Plane & Pilot
Tuesday, August 11, 2009

Headset Guide: Technology Still Rules


New developments in sound technology



Beyerdynamic HS 300
When I came back to aviation after a 20-year absence, one of the biggest changes was headsets. Back when I was training, it was considered a big deal if you had even one of those boom microphones with the little Velcro push-to-talk switch that you would carry from airplane to airplane. Most pilots still shouted over the engine noise and used the airplane’s cheapo speaker to hear ATC. Hearing damage was just starting to get headlines, but few people thought about it within the context of aviation. Fast-forward to today, and as little as $100 will buy you a headset that will protect your hearing pretty decently.

While it’s no secret that doctors warn about cockpit noise seriously damaging your hearing, few pilots understand the mechanics of why it happens. Understanding how your hearing is affected by flying can help you choose the best headset for your particular environment. Also, it’s not enough to focus only on the noise attenuation ratings given by headset manufacturers, because that’s only one small factor in a headset’s ability to protect your hearing. There’s more to the headset than meets the ear.


Peltor 9500 Digital
Hearing Damage 101
The sound in a cockpit (or anywhere else) is a mechanical form of energy. Sound waves are variations in air pressure that can be measured by three distinct variables: frequency, intensity and duration. Frequency is measured in wave cycles per second, or hertz (Hz). Sound that’s audible to the human ear falls in the frequency range of 20 to 20,000 Hz, with human speech in the range of 500 to 3,000 Hz.

Sound intensity is measured in decibels (dB), with the average human ear having greatest sensitivity between -10 dB and +25 dB. Duration is a measurement of how long a sound lasts. Coupled with intensity and frequency, the hearing damage caused by exposure to an intense short-duration sound can be as bad as exposure to a less intense sound for a long period. Finally, noise refers to any unpleasant or unwanted sound. In aviation, there are many sources of noise, with the two main culprits being engine noise and slipstream noise—the sound of air going over the airplane’s fuselage.

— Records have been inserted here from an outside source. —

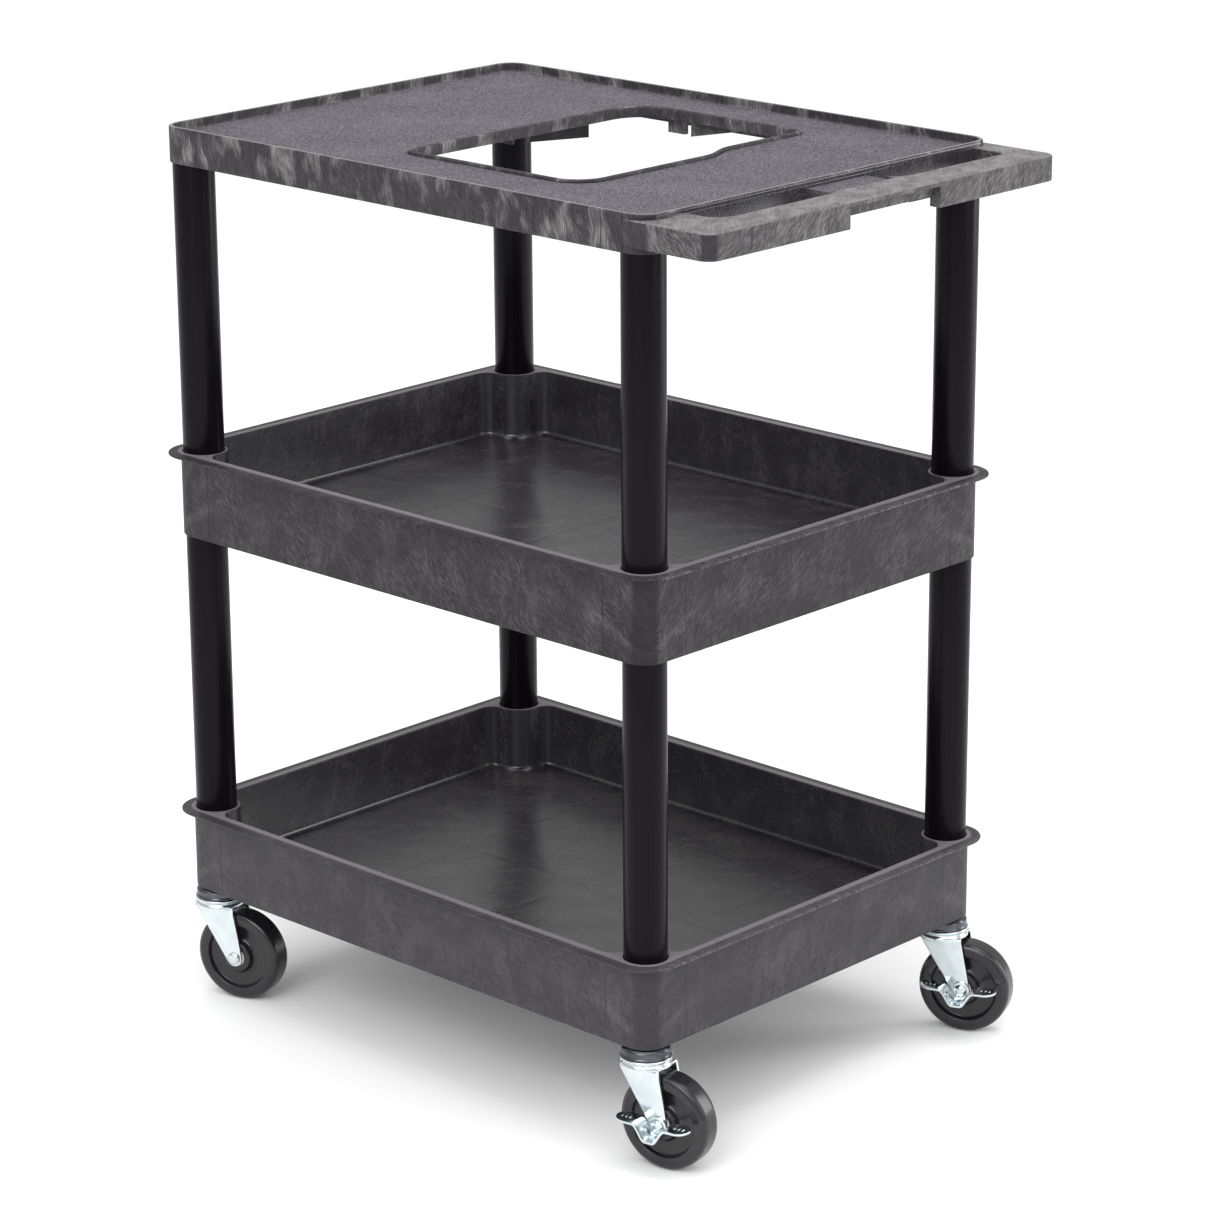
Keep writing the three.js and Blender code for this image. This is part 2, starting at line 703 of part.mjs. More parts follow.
for (const { name, x, y, restAngle, brake } of corners) {
  const column = new THREE.Group();
  column.position.set(x, y, 0);
  column.add(part(`upper_leg_${name}`, upperLeg(), tubeBlack()));
  column.add(part(`lower_leg_${name}`, lowerLeg(), tubeBlack()));
  column.add(part(`stem_plug_${name}`, stemPlug(), plugBlack()));
  column.add(part(`caster_stem_${name}`, casterStem(), brightZinc()));
  column.add(part(`bearing_cup_${name}`, bearingCup(), darkZinc()));

  const swivel = new THREE.Group();
  swivel.rotation.z = radians(restAngle);
  swivel.add(part(`fork_${name}`, fork(), brightZinc()));
  swivel.add(part(`ball_ring_${name}`, ballRing(), brightZinc()));
  swivel.add(part(`axle_bolt_${name}`, axleBolt(brake), brightZinc()));
  swivel.add(part(`axle_nut_${name}`, axleNut(), brightZinc()));
  swivel.add(part(`axle_sleeve_${name}`, axleSleeve(), brightZinc()));
  swivel.add(part(`wheel_${name}`, wheel(), wheelBlack()));
  swivel.add(part(`hub_bush_${name}`, hubBush(), bushWhite()));
  if (brake) swivel.add(part(`brake_lever_${name}`, brakeLever(), brightZinc()));
  column.add(swivel);
  frame.add(column);
}

// The origin is the middle of the footprint, on the floor.
frame.updateMatrixWorld(true);
const footprint = new THREE.Box3().setFromObject(frame).getCenter(new THREE.Vector3());
frame.position.set(-footprint.x, -footprint.y, 0);

const cart = new THREE.Group();
cart.add(frame);
export default cart;
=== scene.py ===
# %% [markdown]
# # A moulded utility cart
# The cart is two deep tubs and a flat top shelf of charcoal polyethylene, eight black tube legs
# that plug into their corners, and four swivel casters of bright zinc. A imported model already
# fixes every size and every joint. This lesson builds a finer mesh and a finish for each piece
# around that model, in metres, with +Z up and +X towards the push handle.

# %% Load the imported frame
import json
import math
import bmesh
import bpy
from mathutils import Matrix, Vector


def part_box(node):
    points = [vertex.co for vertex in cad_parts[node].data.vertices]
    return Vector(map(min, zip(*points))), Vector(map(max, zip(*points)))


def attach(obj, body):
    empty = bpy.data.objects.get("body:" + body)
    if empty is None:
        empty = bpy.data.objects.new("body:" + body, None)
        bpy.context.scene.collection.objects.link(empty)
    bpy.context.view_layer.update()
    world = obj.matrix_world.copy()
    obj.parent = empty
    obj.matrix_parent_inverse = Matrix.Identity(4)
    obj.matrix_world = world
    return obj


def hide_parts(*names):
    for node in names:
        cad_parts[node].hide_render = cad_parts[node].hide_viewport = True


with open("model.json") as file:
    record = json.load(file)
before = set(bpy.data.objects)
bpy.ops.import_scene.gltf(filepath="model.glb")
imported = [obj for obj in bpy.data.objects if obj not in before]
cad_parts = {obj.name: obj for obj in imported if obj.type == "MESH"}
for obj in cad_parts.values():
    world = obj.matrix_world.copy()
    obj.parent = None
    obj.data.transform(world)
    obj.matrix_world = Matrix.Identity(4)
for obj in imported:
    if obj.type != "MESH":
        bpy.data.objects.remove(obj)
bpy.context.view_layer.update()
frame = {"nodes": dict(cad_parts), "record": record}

# %% [markdown]
# ## Sizes
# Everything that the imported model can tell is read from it: the middle tub's box gives the plan,
# a leg's box gives its radius and place, and a wheel's joint gives the caster's rest angle. What a
# box can't tell, such as a wall or a rounding, is a named value in millimetres.

# %% Read the plan and the heights from the frame
MM = 0.001
FLANGE_REACH = 12 * MM


def box_of(node):
    low, high = (Vector(corner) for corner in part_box(node))
    return low, high, (low + high) / 2


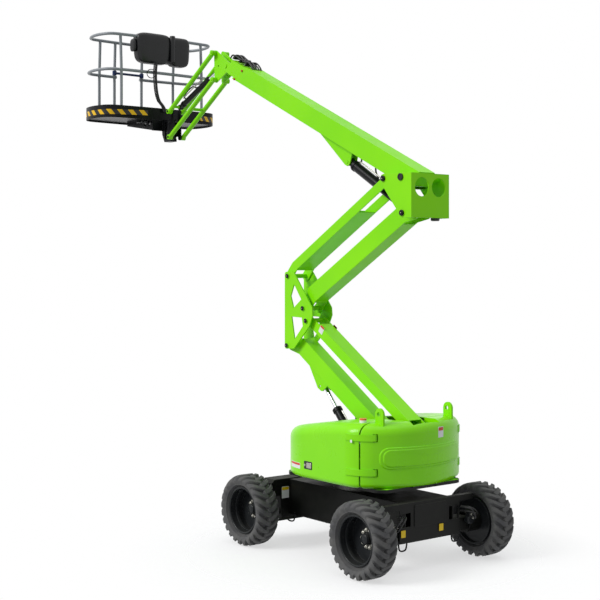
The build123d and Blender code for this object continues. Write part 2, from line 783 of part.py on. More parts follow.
lower_bar = (jib_lower_pin[0] + jib_reach[0] / 2, jib_lower_pin[1] + jib_reach[1] / 2)
finish(jib_tubes(jib_upper_pin, jib_cylinder["pivot"], cylinder_pin), "jib_tubes_upper")
finish(jib_tubes(jib_lower_pin, lower_bar, 20), "jib_tubes_lower")

# Carrier: the level bracket at the jib's foot with the rotator drum
with BuildPart() as jib_carrier:
    for side in (-1, 1):
        with BuildSketch(side_plane(side * (jib_plate_y + jib_plate / 2) + jib_plate / 2)):
            with Locations(carrier_upper_pin, carrier_lower_pin):
                Circle(34)
            make_hull()
            with Locations((rotator_x - 50, 4905)):
                Rectangle(100, 190)
        extrude(amount=jib_plate)
    with BuildSketch(Plane((rotator_x, 0, rotator_levels[0]))):
        Circle(rotator_radius)
    extrude(amount=rotator_levels[1] - rotator_levels[0])
    with BuildSketch(Plane((rotator_x, 0, rotator_levels[0]))):
        Circle(rotator_pin + running_fit)
    extrude(amount=rotator_levels[1] - rotator_levels[0], mode=Mode.SUBTRACT)
    for pin in (carrier_upper_pin, carrier_lower_pin):
        for side in (-1, 1):
            with BuildSketch(side_plane(side * jib_plate_y)):
                with Locations(pin):
                    Circle(jib_pin_radius)
            extrude(amount=-side * (jib_tube_y + jib_tube_radius + 6 - jib_plate_y))
finish(jib_carrier.part, "jib_carrier")


def basket_outline(inset):
    """The basket's plan: bowed sides and ends with round corners."""
    x = basket_half_depth - inset - 40
    y = basket_half_length - inset - 90
    with BuildSketch() as outline:
        with BuildLine():
            ThreePointArc((x, -y), (x + 40, 0), (x, y))
            ThreePointArc((x, y), (0, y + 90), (-x, y))
            ThreePointArc((-x, y), (-x - 40, 0), (-x, -y))
            ThreePointArc((-x, -y), (0, -y - 90), (x, -y))
        make_face()
        fillet(outline.vertices(), 190 - inset)
    return outline.sketch


def bow(y, inset):
    """How far the bowed long side has come in at y."""
    return 40 * (y / (basket_half_length - inset - 90)) ** 2


def ring(inset, z):
    """One bent guard-rail tube round the basket."""
    path = basket_outline(inset).face().outer_wire().moved(Location((basket_x, 0, z)))
    with BuildPart() as shape:
        with BuildSketch(Plane(origin=path @ 0, z_dir=path % 0)):
            Circle(rail_radius)
        sweep(path=path)
    return shape.part


def post_x(side, y, level):
    """Where a post stands at a height: upright to the middle rail, then leaning in to the top.

    The two gate posts lean by the same amount, so that the drop bar slides on both."""
    low = basket_half_depth - mid_inset - bow(y, mid_inset)
    high = basket_half_depth - top_inset - bow(y, top_inset)
    if y in gate_posts:
        high = low - (top_inset - mid_inset)
    lean = max(0, (level - rail_mid) / (rail_top - rail_mid))
    return basket_x + side * (low + (high - low) * lean)


def tube(start, end, radius):
    """A straight round bar between two points."""
    reach = Vector(*end) - Vector(*start)
    with BuildPart() as shape:
        with BuildSketch(Plane(origin=start, z_dir=reach)):
            Circle(radius)
        extrude(amount=reach.length)
    return shape.part


# Basket floor and toe tray, on the arm that the rotator turns
with BuildPart() as basket_floor:
    with BuildSketch(Plane((basket_x, 0, tray_bottom))):
        add(basket_outline(0))
    extrude(amount=tray_top - tray_bottom)
    with BuildSketch(Plane((basket_x, 0, floor_top))):
        add(basket_outline(tray_skin))
    extrude(amount=tray_top - floor_top, mode=Mode.SUBTRACT)
    with BuildSketch(Plane((basket_x, 0, tray_bottom))):
        add(basket_outline(tray_skin))
    extrude(amount=floor_top - tray_skin - tray_bottom, mode=Mode.SUBTRACT)
    for side in (-1, 1):
        with BuildSketch(side_plane(side * 200 + 5)):
            Polygon((4050, 4900), (4050, tray_bottom + 2), (4080, floor_top - 4),
                    (4720, floor_top - 4), (4720, 5010), align=None)
            with Locations((4130, 4985), (4240, 4990)):
                Circle(26, mode=Mode.SUBTRACT)
        extrude(amount=10)
    with BuildSketch(Plane.YZ.offset(4050)):
        with Locations((0, (4900 + tray_bottom) / 2)):
            Rectangle(410, tray_bottom - 4896)
    extrude(amount=12)
    with BuildSketch(side_plane()):
        upper = rotator_levels[1] + seat_gap
        lower = rotator_levels[0] - seat_gap
        Polygon((3850, upper), (3985, upper), (3985, lower), (3850, lower), (3850, lower - 34),
                (4000, lower - 34), (4056, 4850), (4068, tray_bottom + 6), (3850, tray_bottom),
                align=None)
    extrude(amount=50, both=True)
    with BuildSketch(Plane((rotator_x, 0, lower - 20))):
        Circle(rotator_pin)
    extrude(amount=upper - lower + 30)
finish(basket_floor.part, "basket_floor")

# Guard rails: posts at their places along the two long sides
post_spots = ((1, 618), (1, gate_posts[0]), (1, gate_posts[1]), (1, -560), (-1, 640), (-1, -620))
with BuildPart() as basket_rails:
    add(ring(top_inset, rail_top))
    add(ring(mid_inset, rail_mid))
    with BuildSketch(Plane((basket_x + 350, sum(gate_posts) / 2, rail_mid - 60))):
        Rectangle(120, gate_posts[0] - gate_posts[1] - 2 * gate_end)
    extrude(amount=120, mode=Mode.SUBTRACT)
    for side, y in post_spots:
        foot = (post_x(side, y, floor_top), y, floor_top)
        knee = (post_x(side, y, rail_mid), y, rail_mid)
        head = (post_x(side, y, rail_top), y, rail_top)
        add(tube(foot, knee, post_radius))
        add(tube(knee, head, post_radius))
finish(basket_rails.part, "basket_rails")

# Control console under its cover on the rail next to the jib
with BuildPart() as control_console:
    with BuildSketch(Plane((4150, 50, 5760))):
        RectangleRounded(210, 800, 60)
    extrude(amount=440)
    add(basket_rails.part, mode=Mode.SUBTRACT)
    with BuildSketch(Plane((4150, 50, 5755))):
        RectangleRounded(200, 790, 55)
    extrude(amount=330, mode=Mode.SUBTRACT)
finish(control_console.part, "control_console")

# Drop bar that closes the entry between two posts
with BuildPart() as gate_bar:
    for y in gate_posts:
        low = (post_x(1, y, gate_level - 30), y, gate_level - 30)
        high = (post_x(1, y, gate_level + 30), y, gate_level + 30)
        add(tube(low, high, post_radius + 10))
    ends = [(post_x(1, y, gate_level) - 4, y, gate_level) for y in gate_posts]
    add(tube(ends[0], ends[1], 16))
    for y in gate_posts:
        low = (post_x(1, y, gate_level - 55), y, gate_level - 55)
        high = (post_x(1, y, gate_level + 60), y, gate_level + 60)
        add(tube(low, high, post_radius + running_fit), mode=Mode.SUBTRACT)
finish(gate_bar.part, "gate_bar")
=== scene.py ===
# %% [markdown]
# # An articulating boom lift, dressed around its CAD frame
# The machine is a four-wheel chassis with a slewing turret, a folding riser, a telescopic boom, a
# short jib and a work basket. Its steelwork comes from CAD as a fixed frame with real joints.
# This file gives every surface its finish and adds what only shows close up: lugged tyres, hoses,
# the moulded console cover, fasteners, blank labels and tape. Lengths are in metres.

import bmesh
import bpy
import numpy as np
from mathutils import Matrix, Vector
from mathutils.geometry import convex_hull_2d


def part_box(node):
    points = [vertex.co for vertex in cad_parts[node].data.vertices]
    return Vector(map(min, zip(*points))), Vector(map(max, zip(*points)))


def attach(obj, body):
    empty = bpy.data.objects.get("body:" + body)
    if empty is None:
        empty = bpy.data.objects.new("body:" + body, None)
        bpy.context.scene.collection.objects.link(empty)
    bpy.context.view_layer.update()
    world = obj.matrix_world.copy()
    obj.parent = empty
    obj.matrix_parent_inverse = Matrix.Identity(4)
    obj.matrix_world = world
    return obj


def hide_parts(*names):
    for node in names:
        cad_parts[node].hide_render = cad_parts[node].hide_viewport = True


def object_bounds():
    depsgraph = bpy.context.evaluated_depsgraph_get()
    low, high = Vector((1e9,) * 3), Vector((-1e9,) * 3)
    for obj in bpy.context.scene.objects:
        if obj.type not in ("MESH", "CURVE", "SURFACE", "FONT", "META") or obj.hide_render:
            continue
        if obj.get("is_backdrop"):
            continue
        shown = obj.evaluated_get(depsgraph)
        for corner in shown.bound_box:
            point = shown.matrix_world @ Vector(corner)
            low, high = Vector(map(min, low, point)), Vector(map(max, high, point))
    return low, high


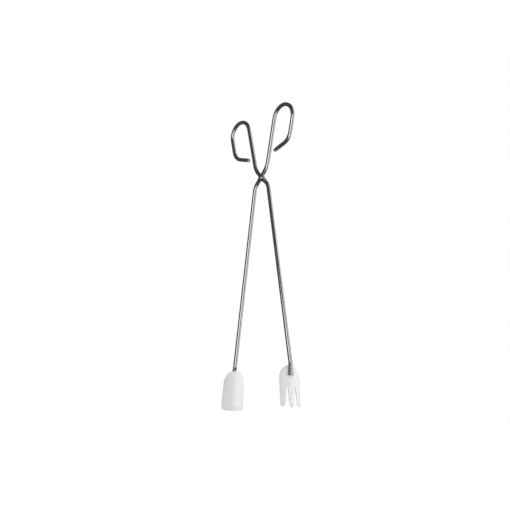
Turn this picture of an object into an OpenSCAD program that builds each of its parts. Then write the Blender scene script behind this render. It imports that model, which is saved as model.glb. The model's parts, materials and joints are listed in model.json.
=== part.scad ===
// Scissor tongs bent from round wire. Two mirror-image arms cross at a rivet. Each arm has an open
// finger loop at the top, a long straight leg and a stamped sheet head: one a spatula, one a fork.
//
// +Z points up to the finger loops, the arms open along X, and the rivet lies along Y.
// The spatula's arm passes in front, on the -Y side. Its finger loop is on the right, its head on the left.
// The origin is the centre of the right finger loop's round top.

/* [Wire] */
// Diameter of the round wire
wire_d = 5; // [4.7:0.1:5.3]
// Angle from the vertical at which each wire crosses the rivet
cross_angle = 46; // [44:1:48]
// Angle of each handle's long side from the vertical
handle_angle = 13.5; // [12:0.5:15]
// Angle of each leg from the vertical
leg_angle = 10; // [9:0.5:11]

/* [Handles] */
// Straight wire between the rivet and the bend above it
cross_up = 10.2; // [9.7:0.1:11]
// Radius of the bend above the crossing
upper_bend_r = 26; // [20:1:30]
// Length of the handle's long straight side
handle_len = 55.5; // [52:0.1:62]
// Radius of the round top of the finger loop
loop_r = 17.8; // [16:0.2:19]
// Straight outer side of the finger loop
outer_len = 17.4; // [15:0.2:20]
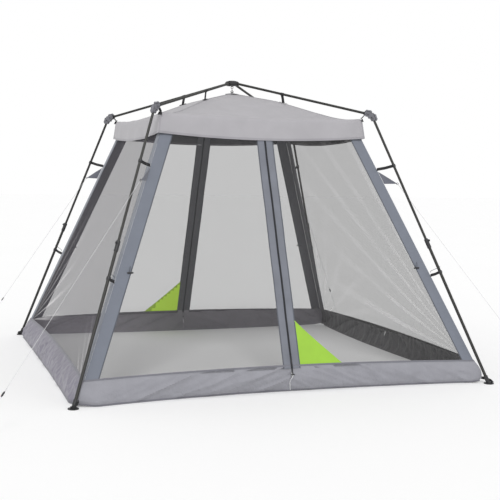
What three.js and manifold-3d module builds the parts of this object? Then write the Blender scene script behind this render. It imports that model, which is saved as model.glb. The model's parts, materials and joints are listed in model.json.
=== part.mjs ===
// Pop-up screen house: four folding roof poles on a hub, four telescoping legs,
// a canopy hung under the poles, mesh walls with two zipped doors, and a ground skirt.
// Millimetres, +Z up, origin on the ground under the hub. The front wall faces -Y.
import * as THREE from 'three';
import { mergeVertices } from 'three/addons/utils/BufferGeometryUtils.js';
import Module from 'manifold-3d';

const wasm = await Module();
wasm.setup();

// ---------- driving dimensions ----------
const FOOT_HALF = 1525; // half the spacing of the foot centres, a 10 ft square
const ELBOW_HALF = 848; // where pole and leg axes meet, half spacing
const ELBOW_Z = 1976;
const HUB_Z = 2251; // where the four pole axes meet
const CORNERS = { fr: [1, -1], br: [1, 1], bl: [-1, 1], fl: [-1, -1] };

const POLE_R = 9.5; // 19 mm roof pole and upper leg
const LOWER_R = 11; // 22 mm lower leg
const TUBE_WALL = 1;
const SLIDE_CLEARANCE = 0.5; // between the two leg tubes
const GAP = 0.4; // between parts that touch or turn in each other

const HUB_R = 58;
const HUB_CORE_R = 26;
const HUB_HALF_H = 17;
const HUB_BEVEL = 6; // under the hub's edge
const HUB_SLOPE = 10; // over it
const HUB_DOME = 6; // the crown's rise over the hub's top
const HUB_PIVOT_R = 42;
const HUB_PIN_HALF = 14;
const PIN_R = 2.5;
const POLE_TAIL = 12; // pole length behind its pivot pin

const EYE_R = 9; // eye under the hub
const EYE_DROP = 14; // its centre below the hub
const HOOK_WIRE_R = 2;
const STUD_R = 8; // holds the canopy's peak
const STUD_H = 9;

const ELBOW_OUT = 17; // casing depth on the outside of the bend
const ELBOW_LEN = 52; // casing length from the bend along each tube
const ELBOW_HALF_W = 15;
const ELBOW_DROP = 24; // hinge pin below the tube axes
const EAR_R = 8.5;
const EAR_HALF_W = 5.5; // middle ear, on the leg's half
const EAR_ROOT = 30; // where the web to the hinge ears starts, from the bend
const SOCKET_START = 14; // casing bore starts here

const COLLAR_R = 15;
const COLLAR_ABOVE = 38; // collar length above the top of the lower leg
const COLLAR_BELOW = 36;
const LOWER_TOP = 1072; // top of the lower leg, measured from the bend
const UPPER_END = 1175; // bottom of the upper leg, measured from the bend
const BUTTON_R = 4;
const BUTTON_PROUD = 3;
const BOSS_R = 9;
const BOSS_OUT = 23; // button boss face from the leg axis
const BUTTON_FLOOR = 15.8; // bottom of the button's hole from the leg axis

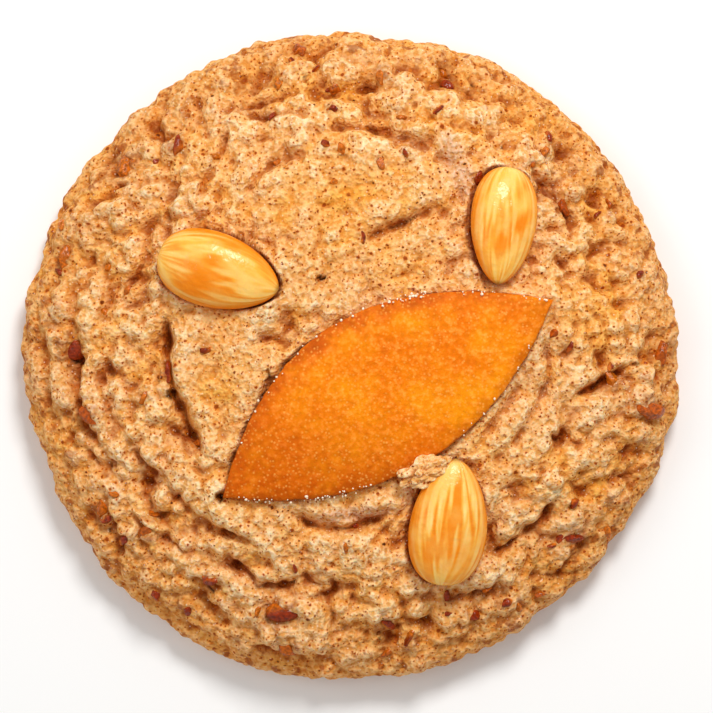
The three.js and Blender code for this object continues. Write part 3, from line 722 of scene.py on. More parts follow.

Great strides are being made in headset technology, with many developments being driven by the music industry—a longtime pioneer of sound.

Doctors warn that steady exposure to sounds around the 90 to 110 dB intensity range will cause permanent hearing loss. Unfortunately, the average small airplane cockpit noise level is right at that range. Sound duration is also a critical factor. While exposure to 90 dB for eight hours can cause permanent hearing damage, exposure to 110 dB for as little as 30 minutes can do the same harm. It’s interesting to note that many busy city streets and public address systems fall right into the 100 dB range. Rock concerts are typically around 120 dB, and most airliner cabins are between 60 and 90 dB.